Von den Gemeindeverantwortlichen, die dieses überraschende Potential an Außenwirkungen erkannt hatten, wurden Marques und Zurkirchen auch mit der Planung des Kirchplatzes beauftragt. Obwohl Lustenau seit Jahrzehnten von „blauer“ Politik bestimmt ist, das Volk während der Bauzeit mit 56 Prozent gegen den Platzentwurf votiert hat und es zu heftigen Polemiken um die neue Mitte Lustenaus gekommen ist, vollendet nun ein fast leerer, mit blauem Bodenbelag „gehöhter“ Freiraum das Zentrumsstreben Lustenaus.

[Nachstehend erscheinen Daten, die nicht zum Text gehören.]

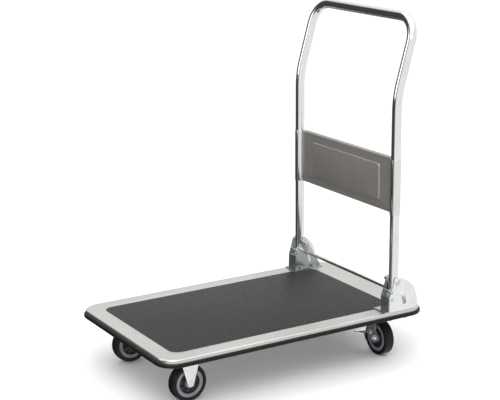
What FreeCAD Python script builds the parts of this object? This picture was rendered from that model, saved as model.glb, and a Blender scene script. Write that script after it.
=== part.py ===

Wenn man ein disperses Gemenge „klären“ will, dann setzt man gern auf die trennende Zentrifugalkraft. Die Siedlungsmelange Lustenaus verlangt nach einer räumlichen Separierung, und Marques und Zurkirchen haben intuitiv die Ortszentrifuge in Gang gesetzt und die alles sättigende Privatemulsion ausgetrieben, um endlich einer sauberen Mitte auf den Grund sehen zu können. Und siehe da: Er ist blau wie ein klarer Abendhimmel. Wie befreiend das nach langem, nebeldumpfem Unterlandwetter ist!